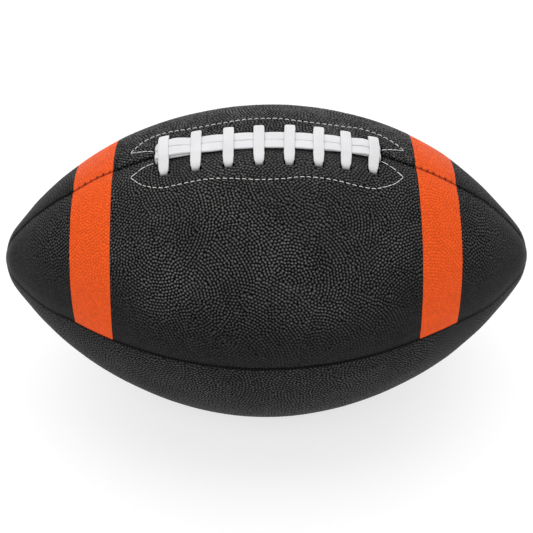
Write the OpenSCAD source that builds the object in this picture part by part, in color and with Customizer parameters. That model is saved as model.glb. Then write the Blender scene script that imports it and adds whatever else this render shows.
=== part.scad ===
// American football, full size: four sewn panels, lining, bladder, valve and laces.
// The long axis lies along X, the laces are on top at +Z, and the origin is the centre of the ball.

/* [Ball] */
// Length from tip to tip
ball_length = 282; // [270:1:292]
// Diameter round the middle
ball_diameter = 169; // [160:1:174]
// Radius of the rounded tips
nose_radius = 28; // [22:0.5:34]

/* [Layers] */
// Thickness of the pebbled cover
cover_t = 2.0; // [1.8:0.1:2.4]
// Thickness of the woven lining
lining_t = 1.6; // [1.4:0.1:2.0]
// Thickness of the rubber bladder
bladder_t = 0.9; // [0.6:0.1:1.2]

/* [Seams] */
// Half width of the groove along each seam
groove_half = 0.9; // [0.6:0.1:1.2]
// Depth of that groove
groove_depth = 1.0; // [0.9:0.1:1.2]
// Radius of the thread that lies in the groove
seam_thread_r = 0.45; // [0.3:0.05:0.5]
// Width of each panel's turned-in edge
turned_edge_w = 2.0; // [1.6:0.1:3.0]

/* [Stripes] */
// Distance from the centre of the ball to the near edge of a stripe
stripe_near = 80; // [76:0.5:90]
// Width of a stripe
stripe_w = 22; // [15:0.5:26]
// Depth of the coloured coat that makes a stripe
stripe_t = 0.4; // [0.3:0.1:0.6]

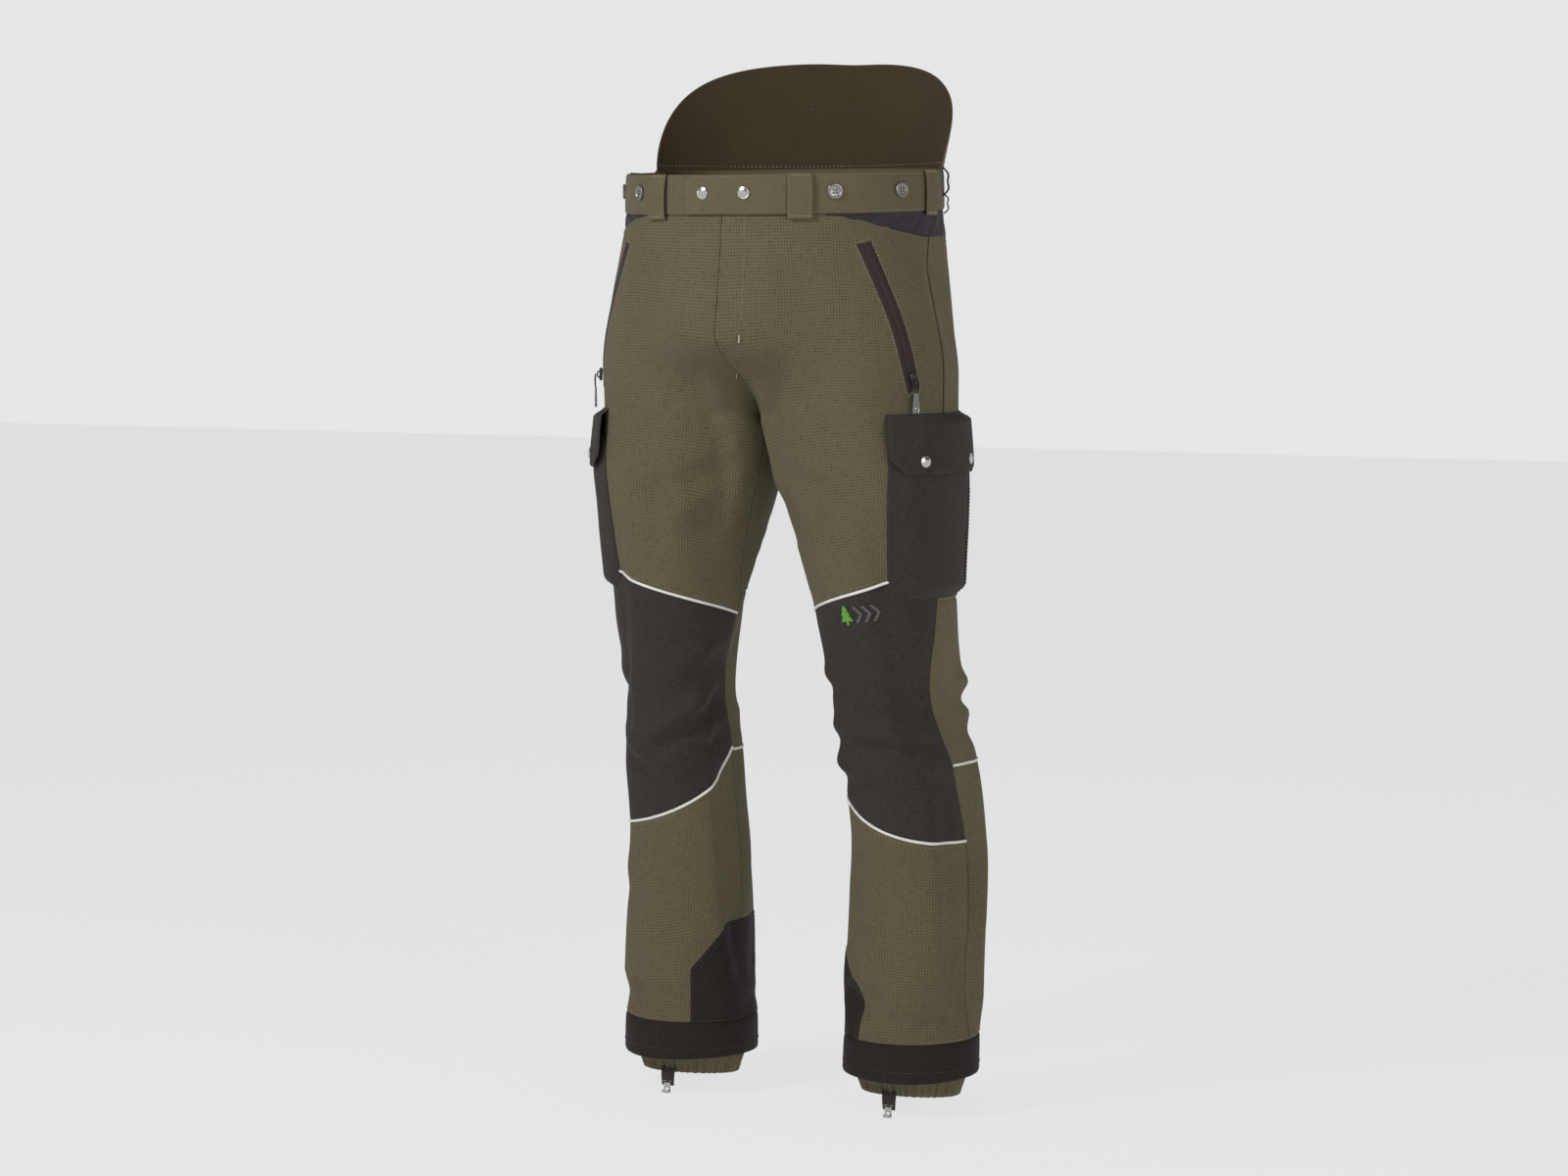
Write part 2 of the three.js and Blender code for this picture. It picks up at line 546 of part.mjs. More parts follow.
// The slider's body with a bail bar, in its own axes: +Y up the zip, +Z outward.
function slider() {
  const { width, length, height } = SLIDER;
  const outline = new THREE.Shape();
  outline.moveTo(-width * 0.32, -length / 2);
  outline.lineTo(width * 0.32, -length / 2);
  outline.lineTo(width / 2, length * 0.1);
  outline.lineTo(width / 2, length / 2);
  outline.lineTo(-width / 2, length / 2);
  outline.lineTo(-width / 2, length * 0.1);
  outline.closePath();
  const body = new THREE.ExtrudeGeometry(outline, { depth: height, bevelEnabled: false });
  const bail = new THREE.BoxGeometry(2.4, length * 0.55, 2.2).translate(0, 0, height + 1);
  return join(body, bail);
}
const ZIP_CLOSED = 0.06; // the slider stops this share of the zip from each end
const slideStart = onZip(ZIP_CLOSED);
slideStart.point.addScaledVector(slideStart.out, ZIP_TAPE_THICKNESS + LAYER_GAP);
addPair("hip_zip_slider", standOn(slider(), slideStart), MATERIAL.steel);

// The pull hangs plumb from the bail: a flat rubber tongue with a rounded end and an eye for its cord.
function pull() {
  const { width, length, thickness } = PULL;
  const outline = new THREE.Shape();
  outline.moveTo(-width * 0.25, 0);
  outline.lineTo(-width / 2, -length * 0.5);
  outline.lineTo(-width / 2, -length + width / 2);
  outline.absarc(0, -length + width / 2, width / 2, Math.PI, 2 * Math.PI);
  outline.lineTo(width / 2, -length * 0.5);
  outline.lineTo(width * 0.25, 0);
  outline.closePath();
  outline.holes.push(new THREE.Path().absarc(0, -length + width / 2, 1.6, 0, 2 * Math.PI, true));
  const g = new THREE.ExtrudeGeometry(outline, { depth: thickness, bevelEnabled: false, curveSegments: 4 });
  return g.translate(0, 0, -thickness / 2);
}
const BAIL_TOP = SLIDER.height + 2.1;
const PULL_STAND_OFF = BAIL_TOP + LAYER_GAP + PULL.thickness / 2 + 0.5; // slider's base to the pull's middle
const plumbOut = slideStart.out.clone().setZ(0).normalize();
const plumbUp = new THREE.Vector3(0, 0, 1);
const pullPivot = slideStart.point.clone().addScaledVector(slideStart.out, PULL_STAND_OFF);
const pullTurn = new THREE.Matrix4().makeBasis(plumbUp.clone().cross(plumbOut), plumbUp, plumbOut);
addPair("hip_zip_pull", standOn(pull(), { point: pullPivot, turn: pullTurn }), MATERIAL.rubber);

// The pocket bag hangs behind the zip, between the shell and the body.
const bagPoint = (u, v) => frontPoint(mix(0.34, 0.93, u), mix(ZIP_TOP.z + 4, CROTCH + 8, v));
const BAG = { outer: -6, inner: -8 };
addPair("hip_pocket_bag", sheet({ at: bagPoint, cols: 5, rows: 6, ...BAG }), MATERIAL.lining);

// ---------------------------------------------------------------- fly
// A straight zip behind the centre-front seam, leaning with the belly. It ends where that seam curves under.
const FLY_TAPE = { width: 30, thickness: 1 };
const FLY_CLEARANCE = 1.9; // panel to fly tape, past the panel's facets
const FLY_START = 14; // waistband to the top of the fly tape
const flyZipLength = BAND_BOTTOM - FLY_START - FRONT_SPLIT - 1;

const flySpot = (t, depth) =>
  hipPoint(0, BAND_BOTTOM - FLY_START - t * flyZipLength).add(new THREE.Vector3(0, depth, 0));
// How far the front lies behind the straight line from top to bottom, at a share of it and a place across.
const hollow = (t, x) => {
  const front = frontPoint(x / HIP_HALF_WIDTH, BAND_BOTTOM - FLY_START - t * flyZipLength);
  return front.y - mix(flySpot(0, 0).y, flySpot(1, 0).y, t);
};
const shares = Array.from({ length: 9 }, (_, i) => i / 8);
const flySag = Math.max(...shares.map((t) => Math.max(hollow(t, 0), hollow(t, FLY_TAPE.width / 2))));
const flyDepth = flySag + FLY_CLEARANCE + FLY_TAPE.thickness / 2;
const flyTop = flySpot(0, flyDepth);
const flyLow = flySpot(1, flyDepth);
const flyUp = flyTop.clone().sub(flyLow).normalize();
const flyOut = new THREE.Vector3(1, 0, 0).cross(flyUp);
const flyTurn = new THREE.Matrix4().makeBasis(new THREE.Vector3(1, 0, 0), flyUp, flyOut);
const flyMiddle = flyTop.clone().add(flyLow).multiplyScalar(0.5);
const flyTape = new THREE.BoxGeometry(FLY_TAPE.width, flyZipLength, FLY_TAPE.thickness);
addMesh(trousers, "fly_zip_tape", standOn(flyTape, { point: flyMiddle, turn: flyTurn }), MATERIAL.brown);
const flyRide = -(FLY_TAPE.thickness / 2 + LAYER_GAP + SLIDER.height / 2); // the slider runs on the inner side
const flyStart = flyTop.clone().addScaledVector(flyUp, -SLIDER.length * 0.6).addScaledVector(flyOut, flyRide);
const flySlider = new THREE.BoxGeometry(SLIDER.width, SLIDER.length, SLIDER.height);
addMesh(trousers, "fly_zip_slider", standOn(flySlider, { point: flyStart, turn: flyTurn }), MATERIAL.steel);

// ---------------------------------------------------------------- cargo pockets
const pocketLow = FABRIC + LAYER_GAP + 1.2; // past the facets of the panels under it
const pocketAngle = (u, inset) => mix(POCKET.front + inset, POCKET.back - inset, u);
const POCKET_BOTTOM = POCKET_TOP - POCKET_HEIGHT;
const thighPoint = (angle, z) => {
  const seam = outerSeam(z);
  return angle <= seam
    ? frontPoint((angle - innerSeam(z)) / (seam - innerSeam(z)), z)
    : backPoint((angle - seam) / (360 + innerSeam(z) - seam), z);
};
// Under the flap the mouth drops towards both corners, so that the flap's corners turn clear of them.
const mouth = (u) => POCKET_TOP - MOUTH_DROP * between(Math.abs(2 * u - 1), 0.33, 1);
function pocketBlock(inset, low, high, top, bottom) {
  return sheet({
    at: (u, v) => thighPoint(pocketAngle(u, inset), mix(top(u), bottom, v)),
    cols: 6, rows: 4, inner: low, outer: high,
  });
}
const pocketOuter = pocketBlock(0, pocketLow, pocketLow + POCKET_DEPTH, mouth, POCKET_BOTTOM);
const pocketHollow = pocketBlock(
  0.9, pocketLow - 3, pocketLow + POCKET_DEPTH - POCKET_WALL, () => POCKET_TOP + 6, POCKET_BOTTOM + POCKET_WALL,
);
addPair("cargo_pocket", subtract(pocketOuter, pocketHollow), MATERIAL.charcoal);

// The flap is sewn to the leg above the mouth, steps out over it and hangs in front.
const flapRise = (v) => pocketLow + (POCKET_DEPTH + LAYER_GAP + 1) * ease(v / 0.13);
const flapDrop = (u) => FLAP_HEIGHT - FLAP_CORNER * (1 - ease(Math.min(u, 1 - u) / 0.16));
const flap = sheet({
  at: (u, v) => thighPoint(mix(POCKET.front - 1, POCKET.back + 1, u), FLAP_TOP - v * flapDrop(u)),
  cols: 10, rows: 8, inner: (u, v) => flapRise(v), outer: (u, v) => flapRise(v) + FLAP_THICKNESS,
});
addPair("cargo_flap", flap, MATERIAL.charcoal);

// ---------------------------------------------------------------- lower leg
// Hard-wearing patch inside the ankle, over the inseam. It is five-sided.
const patchTop = (angle) =>
  mix(ANKLE_PATCH.corner, ANKLE_PATCH.top, between(angle, ANKLE_PATCH.front, ANKLE_PATCH.shoulder));
const ankleAt = (u, v) => {
  const angle = mix(ANKLE_PATCH.back, ANKLE_PATCH.front, u);
  return legPoint(angle, mix(patchTop(angle), BAND_TOP + 1, v));
};
const patchLow = FABRIC + LAYER_GAP + 0.5;
const ankle = sheet({ at: ankleAt, cols: 10, rows: 2, inner: patchLow, outer: patchLow + 0.9 });
addPair("ankle_patch", ankle, MATERIAL.brown);

// The gaiter is sewn inside the leg and gathers on elastic below the hem, lower at the heel.
const GAITER_SEAM_OFFSET = -LAYER_GAP; // inside the hem band
function gaiterPoint(u, v) {
  const angle = u * 360;
  const top = HEM + 24;
  const bottom = HEM - GAITER_DROP - 6 * (-Math.cos(rad(angle)));
  const z = mix(top, bottom, v);
  const s = legSection(z);
  const shrink = mix(s.wide + GAITER_SEAM_OFFSET, GAITER_HALF_WIDTH, ease(v / 0.85)) / s.wide;
  return new THREE.Vector3(
    s.x + s.wide * shrink * Math.sin(rad(angle)), s.y - s.deep * shrink * Math.cos(rad(angle)), z,
  );
}
const gaiter = sheet({ at: gaiterPoint, cols: 16, rows: 3, inner: -GAITER_THICKNESS, outer: 0, ring: true });
addPair("gaiter", gaiter, MATERIAL.ripstop);

// Lace tab and hook at the front of the gaiter. The tab hangs from the gaiter's edge.
const gaiterFront = gaiterPoint(0, 1);
const tabTop = new THREE.Vector3(gaiterFront.x, gaiterFront.y - LAYER_GAP, gaiterFront.z + 5);
const laceTab = new THREE.BoxGeometry(LACE_TAB.width, LACE_TAB.thickness, LACE_TAB.length);
const laceTabMiddle = tabTop.clone().add(new THREE.Vector3(0, -LACE_TAB_STAND_OFF - LACE_TAB.thickness / 2, 0));
laceTab.translate(laceTabMiddle.x, laceTabMiddle.y, laceTabMiddle.z - LACE_TAB.length / 2);
addPair("lace_tab", laceTab, MATERIAL.charcoal);

// An open hook of flat wire: a plate behind the tab, a drop and a lip.
function laceHook() {
  const { width, length, reach, wire } = LACE_HOOK;
  const side = new THREE.Shape();
  side.moveTo(0, 0);
  side.lineTo(wire, 0);
  side.lineTo(wire, -length + wire);
  side.lineTo(reach - wire, -length + wire);
  side.lineTo(reach - wire, -length * 0.55);
  side.lineTo(reach, -length * 0.55);
  side.lineTo(reach, -length);
  side.lineTo(0, -length);
  side.closePath();
  const hook = new THREE.ExtrudeGeometry(side, { depth: width, bevelEnabled: false });
  return hook.rotateX(Math.PI / 2).rotateZ(-Math.PI / 2);
}
const hook = laceHook();
hook.computeBoundingBox();
const hookBox = hook.boundingBox;
hook.translate(
  tabTop.x - (hookBox.min.x + hookBox.max.x) / 2,
  tabTop.y - LACE_TAB_STAND_OFF - LACE_TAB.thickness - LAYER_GAP - hookBox.max.y,
  tabTop.z - LACE_TAB.length + 4 - hookBox.max.z,
);
addPair("lace_hook", hook, MATERIAL.steel);

// ---------------------------------------------------------------- joint places, on the left side
const flapMiddle = (POCKET.front + POCKET.back) / 2;
const flapOut = new THREE.Vector3(Math.sin(rad(flapMiddle)), -Math.cos(rad(flapMiddle)), 0);
const tabHinge = onWaistband(TAB.hinge, 0.5, TAB.low + TAB_THICKNESS / 2);
const kneeSection = legSection(KNEE);
trousers.userData.joints = {
  kidney: [0, WAIST_HALF_DEPTH + KIDNEY_THICKNESS + LAYER_GAP, WAIST_TILT + SEAM_GAP],
  waist_tab: tabHinge.point.toArray(),
  hip_zip: { centre: zipArc.centre.toArray(), axis: zipArc.axis.toArray(), sweep: zipArc.sweep },
  hip_zip_pull: { pivot: pullPivot.toArray(), out: plumbOut.toArray() },
  fly_zip: { up: flyUp.toArray(), travel: flyZipLength - SLIDER.length * 1.2 },
  cargo_flap: {
    pivot: thighPoint(flapMiddle, FLAP_TOP).addScaledVector(flapOut, pocketLow + FLAP_THICKNESS).toArray(),
    out: flapOut.toArray(),
  },
  knee: [kneeSection.x, kneeSection.y, KNEE],
  lace_tab: laceTabMiddle.toArray(),
};

export default trousers;
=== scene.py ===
"""Chainsaw protective trousers: the garment's cloth, seams and hardware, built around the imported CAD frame.

Lengths in this file are millimetres and are turned to metres where a mesh is made.
Each half is cut from one flat system: u runs across a panel from 0 to 1 and z down the garment.
"""

import json
import math

import bmesh
import bpy
import numpy as np
from mathutils import Matrix, Vector


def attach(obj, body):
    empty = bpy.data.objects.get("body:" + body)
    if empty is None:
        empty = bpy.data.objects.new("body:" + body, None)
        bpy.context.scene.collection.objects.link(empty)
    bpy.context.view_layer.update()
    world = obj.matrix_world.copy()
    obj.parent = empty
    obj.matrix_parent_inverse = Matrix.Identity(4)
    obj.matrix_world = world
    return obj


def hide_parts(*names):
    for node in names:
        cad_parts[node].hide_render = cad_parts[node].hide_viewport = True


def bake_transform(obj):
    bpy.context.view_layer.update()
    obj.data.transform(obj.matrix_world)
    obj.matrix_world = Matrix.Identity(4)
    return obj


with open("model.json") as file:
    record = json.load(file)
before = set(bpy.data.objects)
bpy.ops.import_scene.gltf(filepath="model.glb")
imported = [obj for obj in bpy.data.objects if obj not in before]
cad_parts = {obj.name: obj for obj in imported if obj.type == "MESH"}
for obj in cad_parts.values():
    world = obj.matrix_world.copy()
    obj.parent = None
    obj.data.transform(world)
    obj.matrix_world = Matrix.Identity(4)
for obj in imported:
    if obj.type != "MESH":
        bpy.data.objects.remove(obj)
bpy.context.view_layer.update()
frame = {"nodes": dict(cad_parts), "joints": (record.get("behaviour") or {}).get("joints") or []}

MM = 0.001
SIDES = {"left": 1, "right": -1}

# ---------------------------------------- the garment's sizes, as in the CAD model
WAIST = (186, 150)  # half width and half depth of the waist
HIPS = (214, 163)
HIPS_FORWARD = 12
RISE = 285
INSEAM = 755
CROTCH = -RISE
HEM = CROTCH - INSEAM
KNEE = HEM + 440
BAND = 45  # waistband
BAND_THICKNESS = 3
WAIST_TILT = 6
HIP_SEAM = 85
FABRIC = 1.5
HEM_BAND = 44
KNEE_BACK = (KNEE + 115, KNEE - 76)
POCKET = {"front": 42, "back": 120, "top": CROTCH + 4, "height": 200, "depth": 11}
FLAP_TOP = CROTCH + 13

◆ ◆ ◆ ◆

**Stated task**
Lines from the beginning of the data above through the line containing "nose_radius = 28; // [22:0.5:34]" are to be returned exactly, and no others.

**The reply**
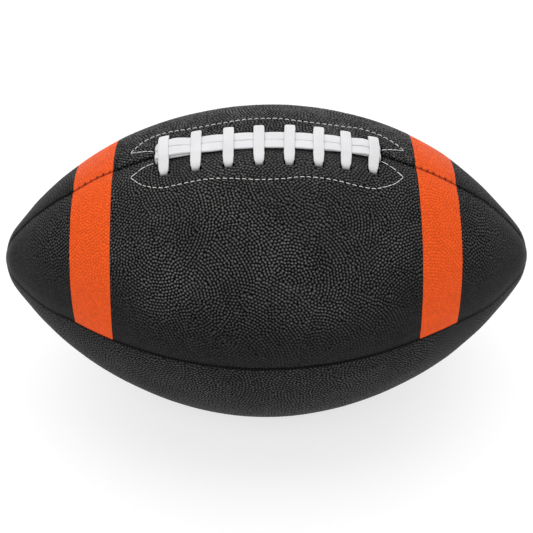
Write the OpenSCAD source that builds the object in this picture part by part, in color and with Customizer parameters. That model is saved as model.glb. Then write the Blender scene script that imports it and adds whatever else this render shows.
=== part.scad ===
// American football, full size: four sewn panels, lining, bladder, valve and laces.
// The long axis lies along X, the laces are on top at +Z, and the origin is the centre of the ball.

/* [Ball] */
// Length from tip to tip
ball_length = 282; // [270:1:292]
// Diameter round the middle
ball_diameter = 169; // [160:1:174]
// Radius of the rounded tips
nose_radius = 28; // [22:0.5:34]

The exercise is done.